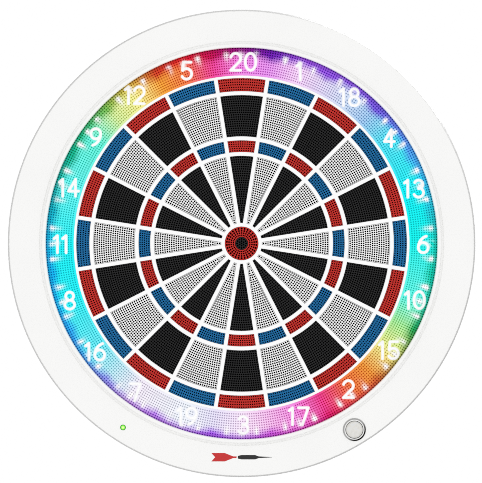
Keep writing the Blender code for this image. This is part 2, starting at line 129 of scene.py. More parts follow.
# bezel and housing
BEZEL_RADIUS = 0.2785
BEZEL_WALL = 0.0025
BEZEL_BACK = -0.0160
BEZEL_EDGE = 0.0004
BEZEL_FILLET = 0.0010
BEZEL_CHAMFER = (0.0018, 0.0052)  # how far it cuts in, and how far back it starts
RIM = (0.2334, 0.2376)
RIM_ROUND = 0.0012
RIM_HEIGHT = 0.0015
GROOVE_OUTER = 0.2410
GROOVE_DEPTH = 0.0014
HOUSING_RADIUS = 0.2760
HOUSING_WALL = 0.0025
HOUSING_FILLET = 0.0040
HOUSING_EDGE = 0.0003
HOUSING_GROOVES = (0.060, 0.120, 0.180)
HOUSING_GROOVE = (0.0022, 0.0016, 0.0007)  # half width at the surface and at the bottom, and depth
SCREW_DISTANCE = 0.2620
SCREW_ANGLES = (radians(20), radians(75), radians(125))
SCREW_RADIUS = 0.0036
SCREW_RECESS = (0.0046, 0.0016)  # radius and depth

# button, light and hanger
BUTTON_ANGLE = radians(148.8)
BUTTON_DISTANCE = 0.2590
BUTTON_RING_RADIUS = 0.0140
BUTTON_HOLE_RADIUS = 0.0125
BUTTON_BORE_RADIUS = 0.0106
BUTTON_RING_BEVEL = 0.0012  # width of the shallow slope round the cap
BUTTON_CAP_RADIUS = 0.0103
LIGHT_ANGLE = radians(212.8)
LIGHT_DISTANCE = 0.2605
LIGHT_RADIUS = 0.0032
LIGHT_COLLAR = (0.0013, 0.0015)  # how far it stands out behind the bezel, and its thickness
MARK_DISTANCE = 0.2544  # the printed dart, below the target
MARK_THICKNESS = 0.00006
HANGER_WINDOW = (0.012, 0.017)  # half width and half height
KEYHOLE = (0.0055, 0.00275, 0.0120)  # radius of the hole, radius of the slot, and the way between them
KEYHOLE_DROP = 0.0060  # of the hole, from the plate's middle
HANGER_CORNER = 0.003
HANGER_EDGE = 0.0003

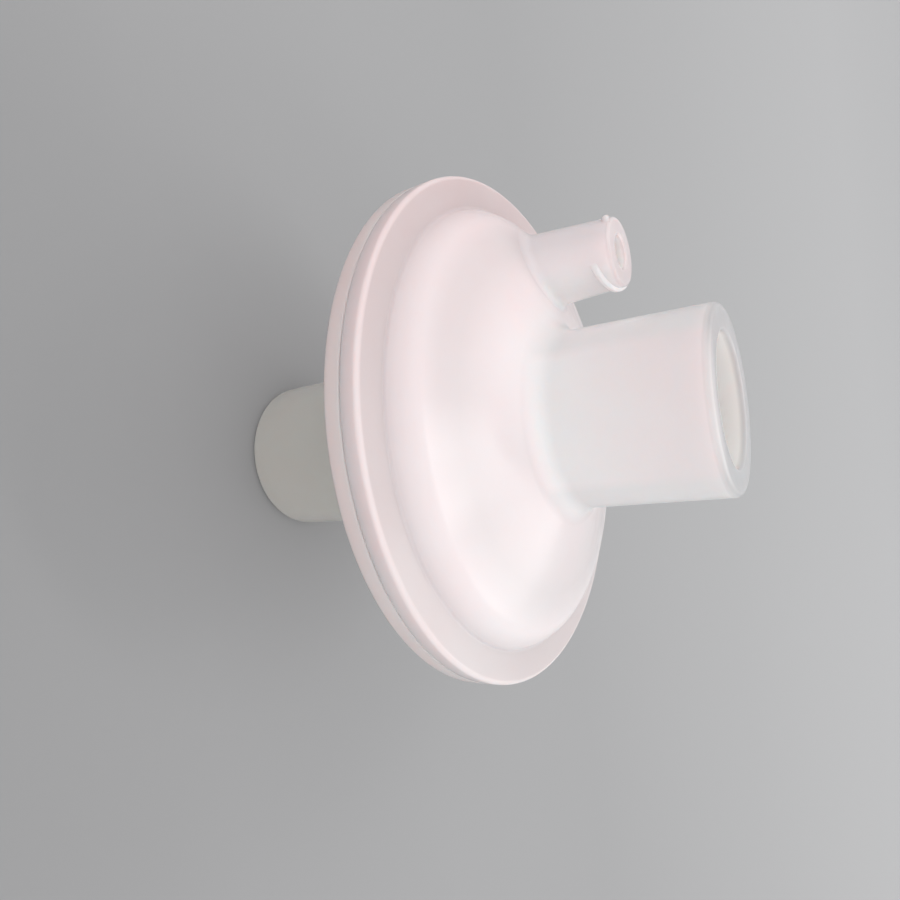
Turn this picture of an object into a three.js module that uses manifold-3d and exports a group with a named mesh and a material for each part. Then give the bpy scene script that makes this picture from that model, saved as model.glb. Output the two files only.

• **EXERCISE DIRECTIONS**
Above are the records; copy all of them exactly.

• **EXERCISE OUTPUT**
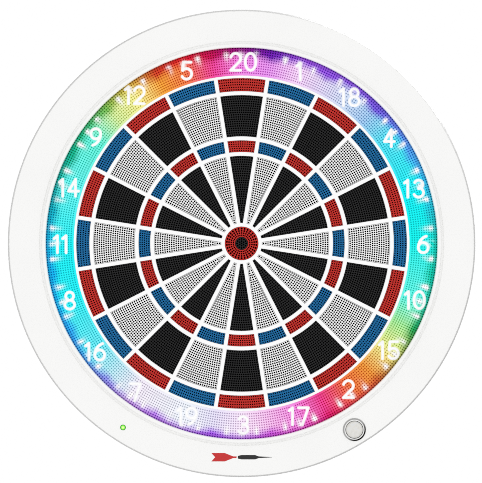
Keep writing the Blender code for this image. This is part 2, starting at line 129 of scene.py. More parts follow.
# bezel and housing
BEZEL_RADIUS = 0.2785
BEZEL_WALL = 0.0025
BEZEL_BACK = -0.0160
BEZEL_EDGE = 0.0004
BEZEL_FILLET = 0.0010
BEZEL_CHAMFER = (0.0018, 0.0052)  # how far it cuts in, and how far back it starts
RIM = (0.2334, 0.2376)
RIM_ROUND = 0.0012
RIM_HEIGHT = 0.0015
GROOVE_OUTER = 0.2410
GROOVE_DEPTH = 0.0014
HOUSING_RADIUS = 0.2760
HOUSING_WALL = 0.0025
HOUSING_FILLET = 0.0040
HOUSING_EDGE = 0.0003
HOUSING_GROOVES = (0.060, 0.120, 0.180)
HOUSING_GROOVE = (0.0022, 0.0016, 0.0007)  # half width at the surface and at the bottom, and depth
SCREW_DISTANCE = 0.2620
SCREW_ANGLES = (radians(20), radians(75), radians(125))
SCREW_RADIUS = 0.0036
SCREW_RECESS = (0.0046, 0.0016)  # radius and depth

# button, light and hanger
BUTTON_ANGLE = radians(148.8)
BUTTON_DISTANCE = 0.2590
BUTTON_RING_RADIUS = 0.0140
BUTTON_HOLE_RADIUS = 0.0125
BUTTON_BORE_RADIUS = 0.0106
BUTTON_RING_BEVEL = 0.0012  # width of the shallow slope round the cap
BUTTON_CAP_RADIUS = 0.0103
LIGHT_ANGLE = radians(212.8)
LIGHT_DISTANCE = 0.2605
LIGHT_RADIUS = 0.0032
LIGHT_COLLAR = (0.0013, 0.0015)  # how far it stands out behind the bezel, and its thickness
MARK_DISTANCE = 0.2544  # the printed dart, below the target
MARK_THICKNESS = 0.00006
HANGER_WINDOW = (0.012, 0.017)  # half width and half height
KEYHOLE = (0.0055, 0.00275, 0.0120)  # radius of the hole, radius of the slot, and the way between them
KEYHOLE_DROP = 0.0060  # of the hole, from the plate's middle
HANGER_CORNER = 0.003
HANGER_EDGE = 0.0003

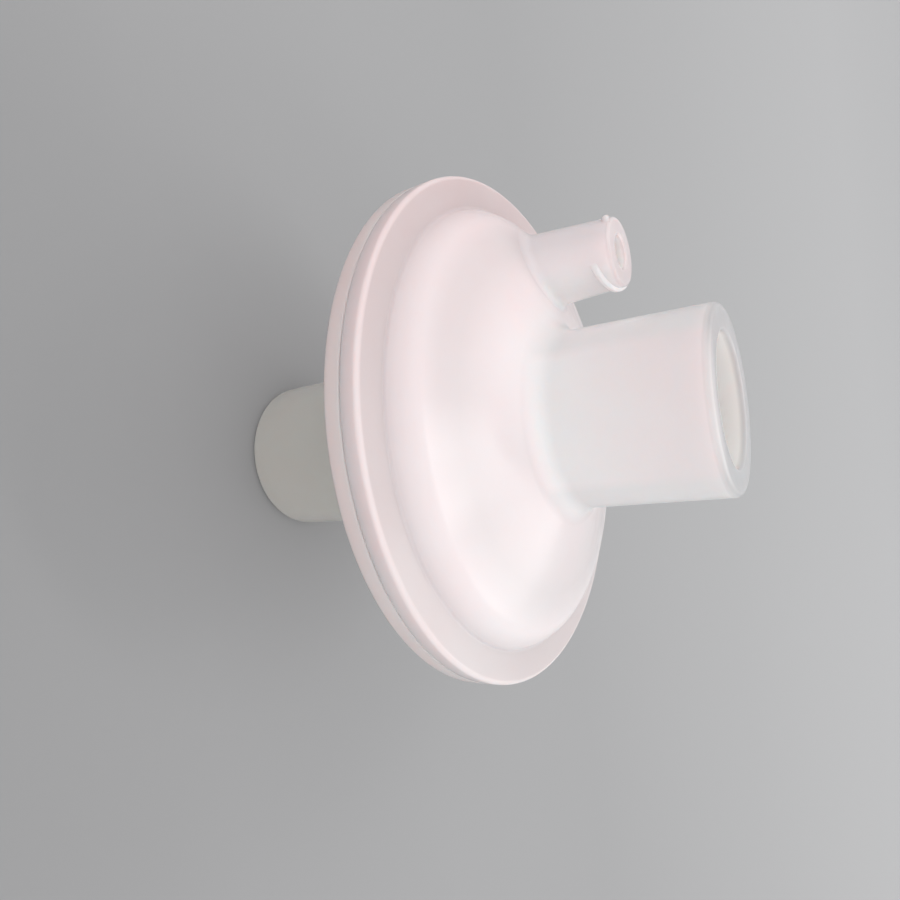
Turn this picture of an object into a three.js module that uses manifold-3d and exports a group with a named mesh and a material for each part. Then give the bpy scene script that makes this picture from that model, saved as model.glb. Output the two files only.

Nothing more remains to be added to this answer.